The Ministry of Road Transport and Highways issued draft amendments to the Central Motor Vehicles Rules, 2021 for scrapping end-of-life vehicles under the Motor Vehicles Act, 1988.

  • Key features of the Draft Amendments are:
    • Obtaining consent to establish: The 2021 Rules require obtaining consent from the state/UT registering authority for a vehicle scrapping facility, while the draft amendment suggests the Pollution Control Board will grant consent instead.
    • Obtaining consent to operate: Scrap facilities under 2021 rules need state approval within six months; draft amendment requires consent application at least 60 days prior to operation.
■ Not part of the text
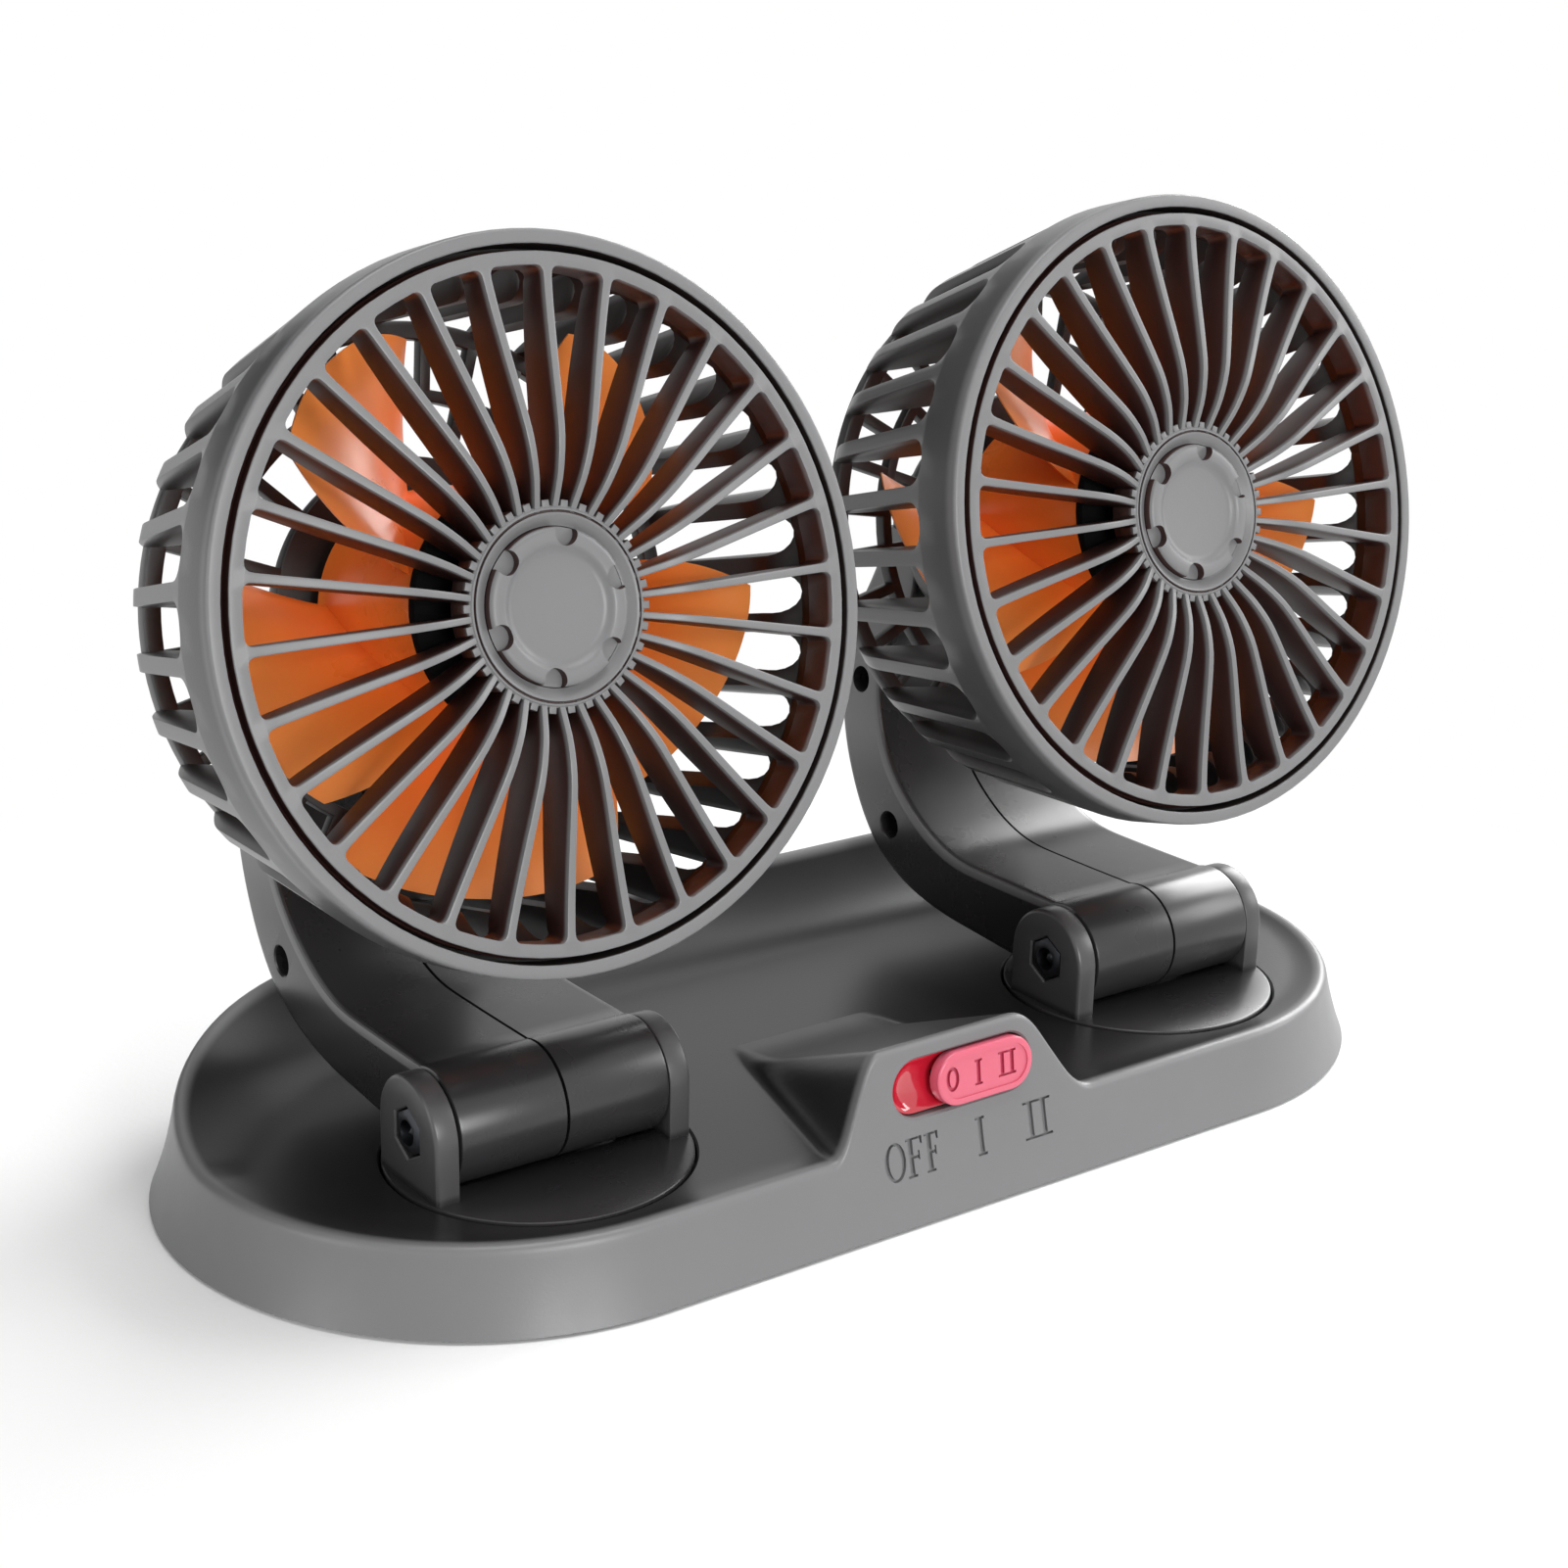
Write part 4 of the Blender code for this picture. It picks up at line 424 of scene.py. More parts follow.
def deck_height(x, y, inwards):
    """The height of the top skin, inwards from the rim by the given distance."""
    cove = COVE_FRONT + (COVE_BACK - COVE_FRONT) * rise(y) ** 0.5
    left = 1.0 - min(1.0, max(0.0, inwards / cove))
    deck = DECK + (RIM + RIM_RISE * rise(y) ** 1.4 - DECK) * left * left
    behind = y + skirt_radius(HUMP_TOP)
    roof = HUMP_TOP - behind * (HUMP_TOP - DECK) / HUMP_FALL
    steep = (HUMP_TOP - RIM) / (HUMP_FOOT - HUMP_HALF_TOPS[x > HUMP_X])
    side = RIM + (HUMP_FOOT - HUMP_TAPER * behind - abs(x - HUMP_X)) * steep
    return smooth_max(deck, -smooth_max(-roof, -side))


def rim_at(middle_x, across):
    """The rim's radius and height in one direction, found by repeating."""
    height = RIM
    for _ in range(8):
        height = deck_height(middle_x, skirt_radius(height) * across, 0.0)
    return skirt_radius(height), height


def shell_profile(middle_x, along, across, depth):
    """One section of the shell's skin, from the skirt's foot over the rim to the middle."""
    radius, height = rim_at(middle_x, across)
    edge = skirt_radius(height - depth) - depth
    ease = RIM_ROUND if depth == 0.0 else 0.4

    def top(distance):
        place = edge - distance
        return deck_height(
            middle_x + place * along, place * across, radius - place) - depth

    ends = height - depth - ease
    levels = [
        SKIRT_LOW + (ends - SKIRT_LOW) * step / SKIRT_STEPS for step in range(SKIRT_STEPS + 1)]
    section = [(skirt_radius(level) - depth, level) for level in levels]
    start, corner = Vector(section[-1]), Vector((edge, height - depth))
    end = Vector((edge - ease, top(ease)))
    section += [rounded(start, corner, end, step / 6) for step in range(1, 6)]
    distances = [ease + 0.9 * step for step in range(8)]
    left = edge - 4.0 - distances[-1]
    distances += [
        distances[-1] + left * step / TOP_STEPS for step in range(1, TOP_STEPS + 1)]
    section += [(edge - distance, top(distance)) for distance in distances]
    return section


def shell_end(middle_x, first):
    turns = [math.pi * step / END_STEPS + first for step in range(1, END_STEPS)]
    return [(middle_x, math.cos(turn), math.sin(turn)) for turn in turns]


def shell_directions():
    """Places round the stadium: the middle of the arc, and the direction outwards.

    They stand closer at the front, where the hump is.
    """
    front = [-HALF_STRAIGHT + 6.0 * step for step in range(6)]
    front += [HUMP_X - 30.0 + 0.8 * step for step in range(76)]
    front += [HALF_STRAIGHT - 6.0 * step for step in range(5, -1, -1)]
    places = [(x, 0.0, -1.0) for x in front]
    places += shell_end(HALF_STRAIGHT, -math.pi / 2)
    places += [(HALF_STRAIGHT * (1 - step / 6), 0.0, 1.0) for step in range(13)]
    return places + shell_end(-HALF_STRAIGHT, math.pi / 2)


def draw_shell(shape):
    directions = shell_directions()
    skins = []
    for depth in (0.0, WALL):
        columns = []
        for middle_x, along, across in directions:
            columns.append([
                shape.verts.new((middle_x + radius * along, radius * across, height))
                for radius, height in shell_profile(middle_x, along, across, depth)])
        skins.append(columns)
        for index, column in enumerate(columns):
            beside = columns[(index + 1) % len(columns)]
            for level in range(len(column) - 1):
                shape.faces.new((column[level], beside[level], beside[level + 1], column[level + 1]))
        shape.faces.new([column[-1] for column in columns])
    strip(shape, *[[column[0] for column in skin] for skin in skins], closed=True)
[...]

    • Transfer of registration: The 2021 Rules prohibit the transfer of scrapping facility registration, but the draft amendment permits it.
    • Certificate of deposit: The scrapping facility issues a Certificate of Deposit acknowledging vehicle ownership transfer, mandatory for incentives, electronically tradeable, with extended validity to three years, but excludes government-owned or impounded vehicles, which are not electronically tradeable.